La novela de Greder nos interpela. El otro no es objeto de pensamiento, asimilación o identificación. Su humanidad nos cuestiona con su presencia; llamado al que no se puede ser indiferente. Es recibirle yendo hacia él, convocados sin justificación y, aún así, se acude para dar respuesta. La tranquilidad no se restaura con murallas, se da como ofrecimiento ante las olas y tormentas en alta mar; lleva en sí misma la incertidumbre que genera el riesgo de la exposición ante quien solicita algo más que asilo, comida o abrigo. Posibilidad que abre nuestras vidas a horizontes de otras vidas posibles a pesar de la adversidad.
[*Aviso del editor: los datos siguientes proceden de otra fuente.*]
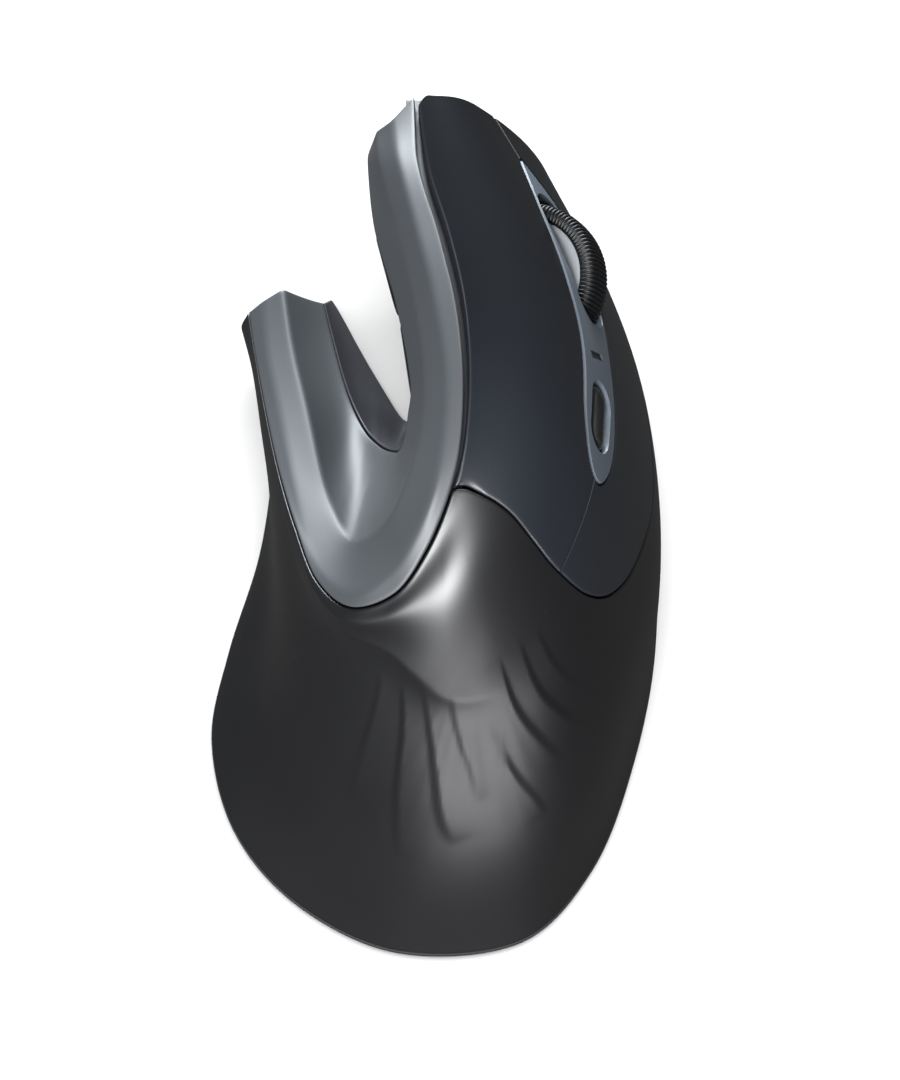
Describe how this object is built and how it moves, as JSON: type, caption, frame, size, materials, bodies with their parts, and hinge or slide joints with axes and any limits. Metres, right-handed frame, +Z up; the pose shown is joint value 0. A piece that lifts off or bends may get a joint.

Si expulsamos de nuestras islas a los que no son como nosotros se nos pierde la propia humanidad. Sin acogida ilimitada y cuidado del Otro, tampoco hay cuidado de sí; o sea, “si no respondo de mí, ¿quién responderá de mí? Pero si solo respondo de mí mismo, ¿todavía soy yo?” (Talmud, citado por Levinas, 2009). La paz o tranquilidad es posible si la respuesta que damos viene de otra parte, donde los estigmas sociales, sectarismos bipartidistas, prejuicios culturales y arengas populistas, cedan ante el arrojo de abrirnos a aquellos que no son como los nuestros. Cuando el infierno son los otros… el cielo pasa a ser nuestra condenación.

Referencias

Greder, Armin (2003). La isla, una historia cotidiana. Loguez

Levinas, Emmanuel (2009). Humanismo del otro hombre. Caparrós.